Основным заказчиком выступали Голландские ВВС, но количество истребителей, которые предполагалось закупить было невелико. Поэтому при запуске машины в серийное производство компания Fokker планировала новый истребитель и к поставкам на экспорт. Руководство фирмы сочло, что новая проектируемая машина, способна будет найти сбыт в небольших странах, которые не могут позволить себе купить дорогую и сложную современную технику, а нуждаются в простых и дешёвых боевых самолётах.

Истребитель-моноплан Fokker D.XXI создавался в тесном взаимодействии с британской компанией Rolls-Royce Ltd, которая выпускала авиационные двигатели.

Первоначально предусматривалось, что силовой установкой самолёта будет 650-сильный двигатель Rolls-Royce Kestrel IV с охлаждением Престона.

Планировалось, что истребитель будет вооружен пулемётами винтовочного калибра, либо 20 мм пушками, устанавливаемыми в крыльях и фюзеляже.

Конструктивными расчётами лётных характеристик предполагалось довести максимальную скорость самолёта до 410 км/ч на высоте 4250 м, при дальности полёта 888 км и потолоке 10 000 метров.

14 ноября 1934 года фирма представила Авиационному отделу голландской армии на выбор две модели самолёта:

  • Проект истребителя-моноплана Fokker D.XXI
  • Прототип Fokker D.XIX, который являлся модернизированным вариантом истребителя Fokker D.XVII.

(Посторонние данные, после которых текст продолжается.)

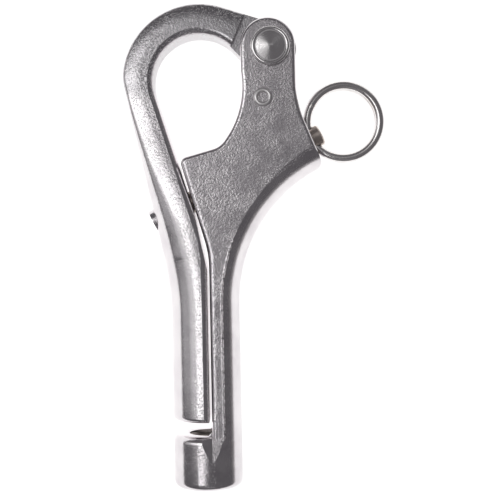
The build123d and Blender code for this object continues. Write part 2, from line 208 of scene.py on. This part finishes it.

Согласно концепции ВВС новый боевой самолёт предполагалось использовать в составе ВВС голландской Ост-Индии (нидерл. Militaire Luchtvaart van het Koninklijk Nederlands-Indisch Leger, ML-KNIL). Военным требовался недорогой истребитель, позволяющий прикрывать с воздуха удалённые друг от друга на большие расстояния стратегические объекты. Выдающиеся лётные данные боевой машине не требовались, поскольку потенциальный противник не имел авиации современного типа в этом регионе.

В начале 1935 года с Авиационным отделом голландской армии был заключён контракт на постройку прототипа с целью его оценки для службы в Голландской Ост-Индии.

Самолёт был оснащен двигателем воздушного охлаждения Bristol Mercury VI-S мощностью 645 л. с., заключённым в удлинённый капот типа NACA с небольшими выштамповками под головки цилиндров. Машина имела двухлопастной металлический винт с шагом, предварительно изменяемым перед полётом.

На самолёт устанавливался 350 литровый топливный бак, расположенный между двигателем и кабиной пилота, но задний бак и радиостанция не на прототип не монтировались.

Прототип впервые взлетел 27 марта 1936 года с аэродрома Велсхэп (Welschap) возле Эйндховена, пилотируемый лётчиком-испытателем компании Fokker чехом Эмилем Мейнеке. Первый полёт показал, что истребитель оказался достаточно маневренным, устойчивым и приятным в пилотировании.

К моменту испытаний прототипа Fokker D.XXI концепция применения боевого самолёта в ВВС Голландии изменилась. По мнению военных вместо истребителей, разбросанных по редким аэродромам огромной территории Ост-Индии, было принято решение разместить здесь бомбардировщики, способные нанести потенциальному противнику упреждающий бомбовый удар. В итоге ВВС отказались от идеи поставить на вооружение заморских территорий истребители Fokker D.XXI и разместили заказ на закупку средних бомбардировщиков Martin 139WH.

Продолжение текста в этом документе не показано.